**Request:**
Begin with the line that contains "Continue the Blender" and end with the line that contains "# %% Ball buttons and loops": copy that span of lines exactly, and nothing outside it.

Records with modeling code
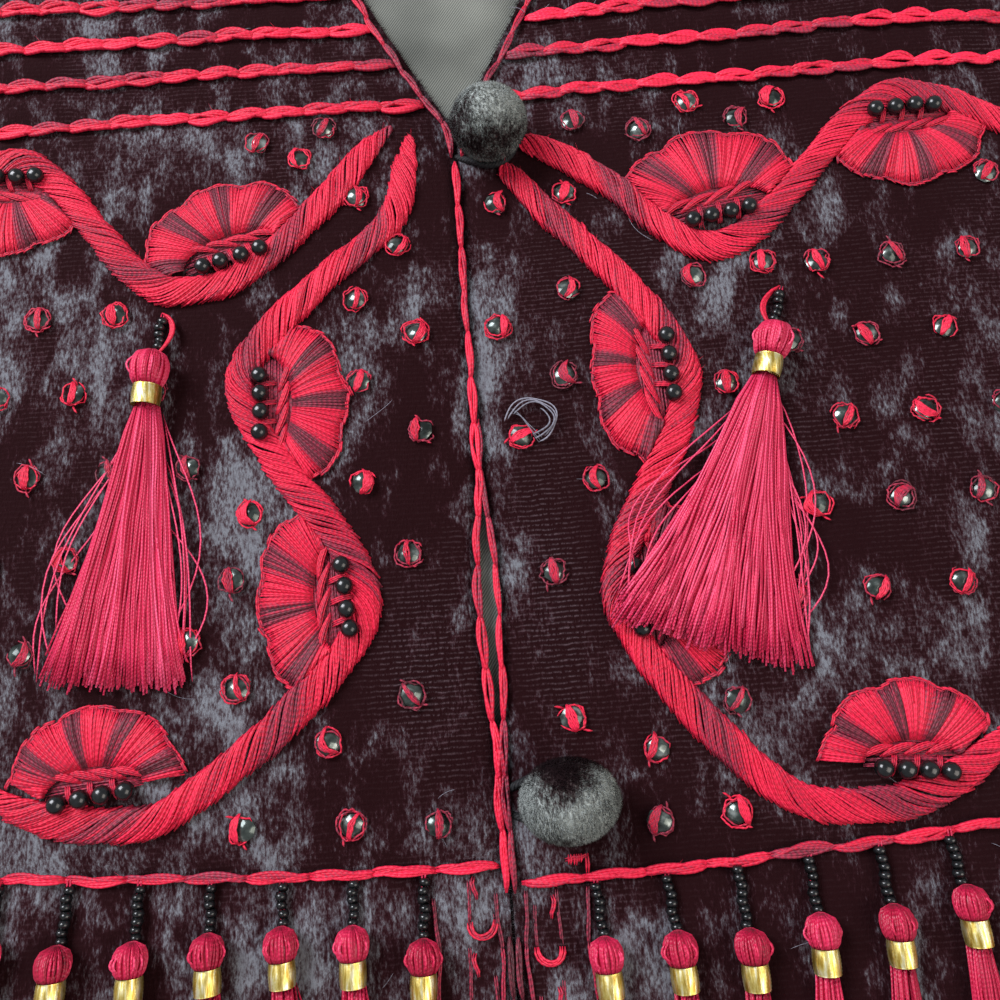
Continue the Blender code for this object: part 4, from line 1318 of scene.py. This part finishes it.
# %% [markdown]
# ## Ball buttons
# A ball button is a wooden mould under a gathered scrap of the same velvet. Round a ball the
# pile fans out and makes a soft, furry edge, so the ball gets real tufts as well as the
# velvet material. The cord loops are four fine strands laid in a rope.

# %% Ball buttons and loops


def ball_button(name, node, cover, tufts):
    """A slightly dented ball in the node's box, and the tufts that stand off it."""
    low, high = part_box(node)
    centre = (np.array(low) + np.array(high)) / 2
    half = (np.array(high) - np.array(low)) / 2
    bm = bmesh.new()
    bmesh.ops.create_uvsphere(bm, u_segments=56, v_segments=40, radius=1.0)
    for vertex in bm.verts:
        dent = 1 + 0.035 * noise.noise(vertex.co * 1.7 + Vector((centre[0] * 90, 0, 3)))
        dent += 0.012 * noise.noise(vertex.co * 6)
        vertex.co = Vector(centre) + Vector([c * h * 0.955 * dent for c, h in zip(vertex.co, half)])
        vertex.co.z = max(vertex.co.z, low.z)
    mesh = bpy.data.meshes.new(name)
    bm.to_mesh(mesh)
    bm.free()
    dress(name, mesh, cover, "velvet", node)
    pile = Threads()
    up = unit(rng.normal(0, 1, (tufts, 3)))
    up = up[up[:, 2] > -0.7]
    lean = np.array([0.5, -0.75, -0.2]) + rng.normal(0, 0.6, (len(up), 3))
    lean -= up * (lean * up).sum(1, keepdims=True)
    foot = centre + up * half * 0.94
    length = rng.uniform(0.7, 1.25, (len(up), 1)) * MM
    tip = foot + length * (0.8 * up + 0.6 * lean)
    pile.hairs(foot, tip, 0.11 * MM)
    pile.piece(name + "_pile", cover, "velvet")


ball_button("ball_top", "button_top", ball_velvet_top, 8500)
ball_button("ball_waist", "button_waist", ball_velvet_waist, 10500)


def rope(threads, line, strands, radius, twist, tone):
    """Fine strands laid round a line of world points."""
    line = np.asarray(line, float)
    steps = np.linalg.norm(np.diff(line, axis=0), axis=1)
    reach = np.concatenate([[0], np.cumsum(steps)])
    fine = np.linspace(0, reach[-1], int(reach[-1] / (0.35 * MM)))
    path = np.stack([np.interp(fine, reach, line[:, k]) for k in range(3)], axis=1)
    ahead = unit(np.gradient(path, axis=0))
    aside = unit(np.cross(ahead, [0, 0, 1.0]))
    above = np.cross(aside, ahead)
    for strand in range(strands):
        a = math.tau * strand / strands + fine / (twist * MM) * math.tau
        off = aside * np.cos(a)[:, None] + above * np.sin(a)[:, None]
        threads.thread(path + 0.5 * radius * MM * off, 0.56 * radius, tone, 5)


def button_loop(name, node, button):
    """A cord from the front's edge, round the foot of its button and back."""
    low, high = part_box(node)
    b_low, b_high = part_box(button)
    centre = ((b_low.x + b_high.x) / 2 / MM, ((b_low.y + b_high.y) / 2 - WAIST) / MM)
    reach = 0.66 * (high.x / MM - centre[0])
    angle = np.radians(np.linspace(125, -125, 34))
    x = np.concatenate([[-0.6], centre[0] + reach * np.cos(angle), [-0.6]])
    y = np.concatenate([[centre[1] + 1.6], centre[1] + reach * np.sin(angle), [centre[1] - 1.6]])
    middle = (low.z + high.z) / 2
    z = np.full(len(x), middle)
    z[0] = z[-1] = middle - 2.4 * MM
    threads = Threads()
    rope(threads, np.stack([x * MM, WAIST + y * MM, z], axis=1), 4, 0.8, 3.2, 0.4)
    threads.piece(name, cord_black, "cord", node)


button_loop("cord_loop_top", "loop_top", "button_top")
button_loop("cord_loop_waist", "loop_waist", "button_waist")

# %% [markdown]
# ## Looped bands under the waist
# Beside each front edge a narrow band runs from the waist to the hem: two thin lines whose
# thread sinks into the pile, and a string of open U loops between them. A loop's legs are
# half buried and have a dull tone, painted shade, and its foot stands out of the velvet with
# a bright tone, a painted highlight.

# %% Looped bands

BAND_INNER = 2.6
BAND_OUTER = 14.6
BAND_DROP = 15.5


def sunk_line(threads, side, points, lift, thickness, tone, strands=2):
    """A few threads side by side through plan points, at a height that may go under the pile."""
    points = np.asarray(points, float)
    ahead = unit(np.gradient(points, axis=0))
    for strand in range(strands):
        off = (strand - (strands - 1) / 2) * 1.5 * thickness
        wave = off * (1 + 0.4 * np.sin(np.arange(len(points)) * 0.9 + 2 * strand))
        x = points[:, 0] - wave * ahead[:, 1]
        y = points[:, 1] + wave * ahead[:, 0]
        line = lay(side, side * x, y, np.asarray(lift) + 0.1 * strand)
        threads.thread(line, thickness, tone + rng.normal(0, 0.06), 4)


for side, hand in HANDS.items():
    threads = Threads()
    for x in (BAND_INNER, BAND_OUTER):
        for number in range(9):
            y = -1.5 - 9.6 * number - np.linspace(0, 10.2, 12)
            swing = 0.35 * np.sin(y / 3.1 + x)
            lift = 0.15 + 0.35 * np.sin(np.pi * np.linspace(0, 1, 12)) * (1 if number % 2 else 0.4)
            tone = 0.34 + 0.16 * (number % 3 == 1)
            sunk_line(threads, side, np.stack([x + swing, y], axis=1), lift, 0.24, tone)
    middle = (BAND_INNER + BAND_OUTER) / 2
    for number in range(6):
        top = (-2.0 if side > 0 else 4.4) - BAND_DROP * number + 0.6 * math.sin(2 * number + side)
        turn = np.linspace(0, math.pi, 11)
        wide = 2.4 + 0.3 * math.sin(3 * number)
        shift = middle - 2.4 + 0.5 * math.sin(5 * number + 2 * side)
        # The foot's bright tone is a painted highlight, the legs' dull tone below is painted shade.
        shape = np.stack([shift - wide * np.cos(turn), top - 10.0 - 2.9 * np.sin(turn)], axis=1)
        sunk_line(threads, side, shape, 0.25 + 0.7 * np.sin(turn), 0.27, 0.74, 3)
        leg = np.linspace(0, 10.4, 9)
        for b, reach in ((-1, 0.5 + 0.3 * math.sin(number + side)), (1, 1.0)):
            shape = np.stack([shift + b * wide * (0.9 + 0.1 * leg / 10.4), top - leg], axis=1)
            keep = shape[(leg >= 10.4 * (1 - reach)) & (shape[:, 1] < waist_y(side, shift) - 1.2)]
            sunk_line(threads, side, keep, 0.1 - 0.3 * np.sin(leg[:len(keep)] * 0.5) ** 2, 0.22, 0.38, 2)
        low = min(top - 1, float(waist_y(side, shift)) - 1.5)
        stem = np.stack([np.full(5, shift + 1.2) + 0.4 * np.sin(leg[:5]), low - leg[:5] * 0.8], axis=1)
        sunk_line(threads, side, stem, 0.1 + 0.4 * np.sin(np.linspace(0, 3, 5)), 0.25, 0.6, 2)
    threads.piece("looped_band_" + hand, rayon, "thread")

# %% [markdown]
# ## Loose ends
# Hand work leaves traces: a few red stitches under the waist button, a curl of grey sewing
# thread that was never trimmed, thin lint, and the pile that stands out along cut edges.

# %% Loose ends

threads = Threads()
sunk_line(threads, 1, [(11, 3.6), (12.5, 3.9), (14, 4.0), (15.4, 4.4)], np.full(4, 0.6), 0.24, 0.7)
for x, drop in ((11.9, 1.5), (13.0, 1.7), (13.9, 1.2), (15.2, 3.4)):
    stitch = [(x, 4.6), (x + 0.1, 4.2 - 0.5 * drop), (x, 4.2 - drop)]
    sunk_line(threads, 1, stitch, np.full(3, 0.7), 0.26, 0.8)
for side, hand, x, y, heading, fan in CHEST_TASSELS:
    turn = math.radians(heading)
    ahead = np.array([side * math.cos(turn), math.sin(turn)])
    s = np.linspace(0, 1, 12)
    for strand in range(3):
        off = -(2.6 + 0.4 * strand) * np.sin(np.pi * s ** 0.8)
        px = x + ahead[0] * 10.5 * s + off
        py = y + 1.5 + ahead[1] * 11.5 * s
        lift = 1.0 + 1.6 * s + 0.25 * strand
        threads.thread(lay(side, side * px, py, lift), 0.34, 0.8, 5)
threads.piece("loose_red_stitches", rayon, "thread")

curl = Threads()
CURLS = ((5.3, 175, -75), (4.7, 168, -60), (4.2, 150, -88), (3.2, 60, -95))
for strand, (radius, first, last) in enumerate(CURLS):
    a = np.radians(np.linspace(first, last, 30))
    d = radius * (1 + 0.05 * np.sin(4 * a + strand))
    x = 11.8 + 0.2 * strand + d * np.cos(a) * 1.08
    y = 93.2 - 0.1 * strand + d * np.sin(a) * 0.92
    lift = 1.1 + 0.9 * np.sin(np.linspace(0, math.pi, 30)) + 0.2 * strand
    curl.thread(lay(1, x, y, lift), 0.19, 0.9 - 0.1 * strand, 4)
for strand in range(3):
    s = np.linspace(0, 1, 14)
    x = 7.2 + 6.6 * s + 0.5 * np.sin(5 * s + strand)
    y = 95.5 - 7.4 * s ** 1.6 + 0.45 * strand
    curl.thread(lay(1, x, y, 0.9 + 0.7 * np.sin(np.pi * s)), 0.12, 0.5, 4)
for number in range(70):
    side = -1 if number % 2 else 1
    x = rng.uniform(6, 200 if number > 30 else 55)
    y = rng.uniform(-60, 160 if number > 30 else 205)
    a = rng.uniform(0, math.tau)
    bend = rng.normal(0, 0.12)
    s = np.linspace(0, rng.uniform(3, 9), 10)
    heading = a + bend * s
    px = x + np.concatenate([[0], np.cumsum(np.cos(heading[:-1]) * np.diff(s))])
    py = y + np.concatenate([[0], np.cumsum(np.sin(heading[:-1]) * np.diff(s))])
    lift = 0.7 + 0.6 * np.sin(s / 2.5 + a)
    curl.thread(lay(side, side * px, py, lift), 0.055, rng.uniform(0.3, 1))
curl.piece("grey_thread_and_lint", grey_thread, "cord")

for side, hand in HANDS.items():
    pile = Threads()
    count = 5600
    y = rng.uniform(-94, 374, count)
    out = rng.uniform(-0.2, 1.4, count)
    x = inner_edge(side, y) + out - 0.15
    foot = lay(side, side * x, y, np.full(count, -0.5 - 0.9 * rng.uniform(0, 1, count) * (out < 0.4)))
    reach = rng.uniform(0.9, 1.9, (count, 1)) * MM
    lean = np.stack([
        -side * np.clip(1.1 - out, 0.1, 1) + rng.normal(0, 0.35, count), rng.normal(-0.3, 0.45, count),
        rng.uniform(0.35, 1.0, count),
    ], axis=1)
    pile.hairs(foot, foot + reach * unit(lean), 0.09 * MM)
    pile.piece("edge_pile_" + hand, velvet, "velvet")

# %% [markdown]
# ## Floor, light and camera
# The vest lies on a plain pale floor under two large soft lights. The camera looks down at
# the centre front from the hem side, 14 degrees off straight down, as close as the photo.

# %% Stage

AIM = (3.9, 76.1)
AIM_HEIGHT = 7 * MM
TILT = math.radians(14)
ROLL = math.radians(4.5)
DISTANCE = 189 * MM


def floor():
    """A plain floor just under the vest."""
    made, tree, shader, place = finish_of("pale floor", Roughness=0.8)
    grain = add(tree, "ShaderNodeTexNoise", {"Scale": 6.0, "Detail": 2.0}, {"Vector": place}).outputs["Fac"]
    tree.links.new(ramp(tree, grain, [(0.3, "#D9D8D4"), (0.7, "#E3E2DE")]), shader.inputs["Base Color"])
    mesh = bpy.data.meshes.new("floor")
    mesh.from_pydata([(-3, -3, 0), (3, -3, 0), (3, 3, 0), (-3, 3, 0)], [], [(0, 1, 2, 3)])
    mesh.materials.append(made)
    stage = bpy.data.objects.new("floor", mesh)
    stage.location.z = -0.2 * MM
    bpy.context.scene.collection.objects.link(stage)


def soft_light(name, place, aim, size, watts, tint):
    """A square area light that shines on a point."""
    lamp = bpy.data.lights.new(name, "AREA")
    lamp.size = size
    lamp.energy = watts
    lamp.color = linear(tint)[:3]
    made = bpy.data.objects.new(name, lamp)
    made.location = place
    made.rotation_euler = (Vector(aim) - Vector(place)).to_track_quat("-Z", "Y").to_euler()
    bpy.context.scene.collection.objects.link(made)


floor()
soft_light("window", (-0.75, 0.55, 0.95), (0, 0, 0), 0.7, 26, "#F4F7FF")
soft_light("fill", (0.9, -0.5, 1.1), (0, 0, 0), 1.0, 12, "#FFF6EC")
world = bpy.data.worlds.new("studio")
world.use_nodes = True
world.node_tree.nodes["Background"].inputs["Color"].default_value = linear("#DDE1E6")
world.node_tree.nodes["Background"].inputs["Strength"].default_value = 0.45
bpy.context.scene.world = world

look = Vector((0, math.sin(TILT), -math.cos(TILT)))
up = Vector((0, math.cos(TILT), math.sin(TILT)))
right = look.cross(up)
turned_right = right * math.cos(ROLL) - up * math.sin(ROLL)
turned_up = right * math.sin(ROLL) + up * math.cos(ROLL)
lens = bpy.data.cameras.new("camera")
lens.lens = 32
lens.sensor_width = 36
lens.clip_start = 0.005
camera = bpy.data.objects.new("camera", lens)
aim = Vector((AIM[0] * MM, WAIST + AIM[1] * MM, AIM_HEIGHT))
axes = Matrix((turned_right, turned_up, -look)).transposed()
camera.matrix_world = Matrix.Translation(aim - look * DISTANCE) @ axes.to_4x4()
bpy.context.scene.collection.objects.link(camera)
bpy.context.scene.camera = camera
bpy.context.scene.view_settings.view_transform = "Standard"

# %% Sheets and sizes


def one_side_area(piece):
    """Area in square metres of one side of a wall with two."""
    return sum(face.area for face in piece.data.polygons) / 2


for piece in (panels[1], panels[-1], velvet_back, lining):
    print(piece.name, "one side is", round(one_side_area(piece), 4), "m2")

---

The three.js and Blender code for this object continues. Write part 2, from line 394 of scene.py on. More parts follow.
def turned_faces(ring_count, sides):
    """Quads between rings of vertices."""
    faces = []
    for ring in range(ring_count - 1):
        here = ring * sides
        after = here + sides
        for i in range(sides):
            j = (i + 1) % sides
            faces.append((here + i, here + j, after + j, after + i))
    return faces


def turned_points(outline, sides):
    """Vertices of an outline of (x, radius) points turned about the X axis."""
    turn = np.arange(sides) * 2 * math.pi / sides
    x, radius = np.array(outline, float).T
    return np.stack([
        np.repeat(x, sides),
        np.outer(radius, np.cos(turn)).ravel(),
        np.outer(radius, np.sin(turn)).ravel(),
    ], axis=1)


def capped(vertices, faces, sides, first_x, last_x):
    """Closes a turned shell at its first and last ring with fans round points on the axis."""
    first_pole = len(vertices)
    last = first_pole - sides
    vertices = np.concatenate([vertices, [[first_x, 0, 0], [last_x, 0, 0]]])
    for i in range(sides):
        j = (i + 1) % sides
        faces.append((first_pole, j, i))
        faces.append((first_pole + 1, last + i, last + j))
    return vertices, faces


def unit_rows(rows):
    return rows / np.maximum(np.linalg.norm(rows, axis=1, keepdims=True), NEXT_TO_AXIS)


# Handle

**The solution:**
Continue the Blender code for this object: part 4, from line 1318 of scene.py. This part finishes it.
# %% [markdown]
# ## Ball buttons
# A ball button is a wooden mould under a gathered scrap of the same velvet. Round a ball the
# pile fans out and makes a soft, furry edge, so the ball gets real tufts as well as the
# velvet material. The cord loops are four fine strands laid in a rope.

# %% Ball buttons and loops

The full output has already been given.